That’s about all I have to say to whoever’s had a hand in undoing the retail fabric of the latest Dalidio Ranch proposal, which is living up to every bit of the property’s history of histrionics.
When we first heard word of the Clint Pearce-Gary Grossman partnership less than a month ago, I was happy to see them presenting a mixed-use project that on its face seemed to have a greater chance of succeeding than Ernie Dalidio’s previous incarnations.
Heavy on workforce housing and featuring a high-tech office park, open space and agriculture uses, the new project shifted the emphasis away from retail, although the plan still included some 200,000 square feet of shops and restaurants.
Now, not even four weeks later, we’ve gone from an ambitious but balanced plan guided by a pair of prominent developers with seemingly complementary skills to an increasingly tangled vision, only one developer and far more questions than answers.
Such is the position in which the project finds itself following Clint Pearce’s exit last week.
The Madonna Enterprises president pulled out of the project, saying Tuesday that he decided it was more than he or his company can handle given their other responsibilities, and all I can ask is, why didn’t you figure that out before getting our hopes up with that pretty little artist’s rendering?
Said erstwhile partner Gary Grossman, “Clint just doesn’t really want to deal with how much energy (it’s) going to take. ...There is nothing easy about this.”
That’s true and always has been.
There was nothing easy about it 20 years ago. There was nothing easy about it 10 years ago. There was nothing easy about it two months ago before the developers shared the news of what looks more and more like yet another unmagic carpet ride.
We presumed that the developers knew that and were prepared for whatever controversies lay ahead.
We were hoping that, with the Madonna name behind him, Pearce would be able to do what Ernie Dalidio couldn’t.
However the plans change, most of us aren’t going to be buying a home there. But we would love to shop there, maybe eat there and certainly take advantage of a new overpass on Prado Road.
So it’s discouraging to see the threads of this partnership unravel so quickly, with very little discussion of why.
Which leads me back to the question: Who’s pulling the string?
What caused Pearce to suddenly work his loom in reverse?
Were the questions over big-name retailers like Macy’s or Nordstrom Rack just a miscommunication between Pearce and Grossman?
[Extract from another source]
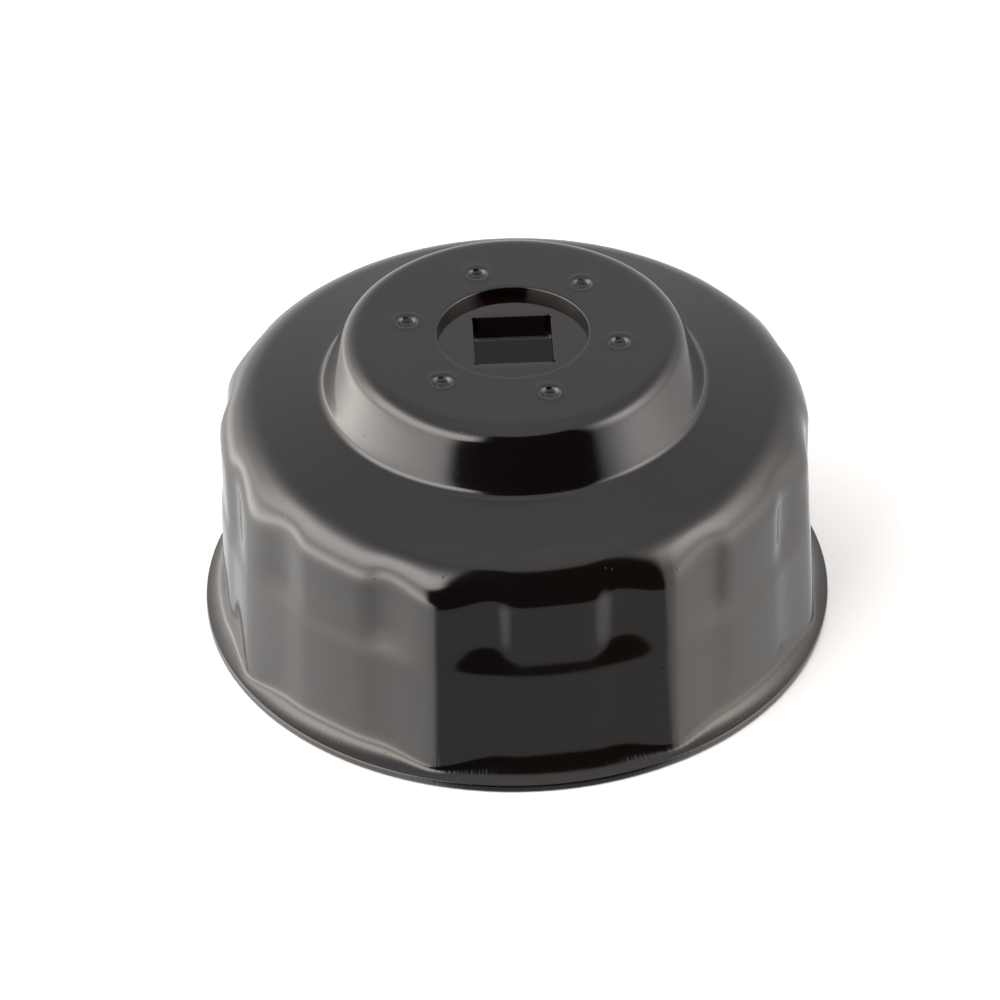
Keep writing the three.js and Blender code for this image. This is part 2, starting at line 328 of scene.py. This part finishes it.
def cup_mesh():
    """The pressed cup: the outer face, the rim, the inner face and the window's wall, in a ring."""
    theta = FLAT_PHASE + TURN * np.arange(SHELL_COLUMNS) / SHELL_COLUMNS
    outer = outer_line()
    rows = []
    for r, z in outer:
        radius = fluted(theta, r, z)
        height = np.full_like(theta, z)
        if on_boss_face(z):
            height += dimples(radius * np.cos(theta), radius * np.sin(theta))
        rows.append((radius, height))
    rim = RIM_RADIUS - EDGE_ROUND
    rows += arc((rim, LIP_TOP - EDGE_ROUND), EDGE_ROUND, math.pi / 2, 0, steps=3)[1:]
    rows += arc((rim, FLOOR_HEIGHT + EDGE_ROUND), EDGE_ROUND, 0, -math.pi / 2, steps=3)
    # The inner face runs back from the lip, with a third of the outer face's rows.
    inner = sunk(outer, SHEET)
    for (guide_r, guide_z), (r, z) in list(zip(outer, inner))[::-3]:
        press = fluted(theta, guide_r, guide_z) - guide_r
        rows.append((r + press, PLATE_TOP if on_boss_face(guide_z) else z))
    rows.append((WINDOW_RADIUS, PLATE_TOP))
    edge = (WINDOW_RADIUS + EDGE_ROUND, FACE_HEIGHT - EDGE_ROUND)
    rows += arc(edge, EDGE_ROUND, math.pi, math.pi / 2, steps=4)[:-1]
    return ring_mesh("cap_shell_pressed", rows, theta)


# ---------------------------------------------------------------- the drive plate and its welds


def square_radius(theta, grow=0.0):
    """Distance from the axis to the wall of the drive square, with its four corner reliefs."""
    half = DRIVE_SIDE / 2 + grow
    side = half / np.maximum(np.abs(np.cos(theta)), np.abs(np.sin(theta)))
    centre = math.sqrt(2) * (DRIVE_SIDE - CORNER_RELIEF) / 2
    off = (theta % (TURN / 4)) - TURN / 8
    radius = CORNER_RELIEF + grow
    inside = radius**2 - (centre * np.sin(off)) ** 2
    relief = centre * np.cos(off) + np.sqrt(np.clip(inside, 0, None))
    return np.where(inside > 0, np.maximum(side, relief), side)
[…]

And even if they were, what made Pearce refocus the retail attention on brands that could never be included because, well, they were already here? (OK, maybe they were only examples, but they were uninspired ones.)
Finally, what caused him to leap off the rug altogether, before it could even really take shape and, presumably, before it could be completely pulled out from under him?
I don’t know, but everything about the rapid twists and turns suggest outside interference.
Obviously, if I were the accusing sort (and I am), I’d point my finger at the most logical suspect: downtown.
But just like two weeks ago, no one from that conveniently quiet power base is talking, and for some reason, both Pearce and Grossman are speaking rather nonspecifically when explaining the reasoning on their end.
To his credit, Grossman is forging ahead, and I did like how now as a party of one, he’s put the department store option back on the table.
“My eyes are open and my ears are open, and I’m trying to do exactly what I should be doing, which is listening to the public and listening to the council and staff and entertaining what demand is out there,” Grossman said last week.
Good, keep doing that. Listen to the public.
Don’t listen to the naysayers, but if you do hear from them, tell them to quit bending your ear and make their case publicly.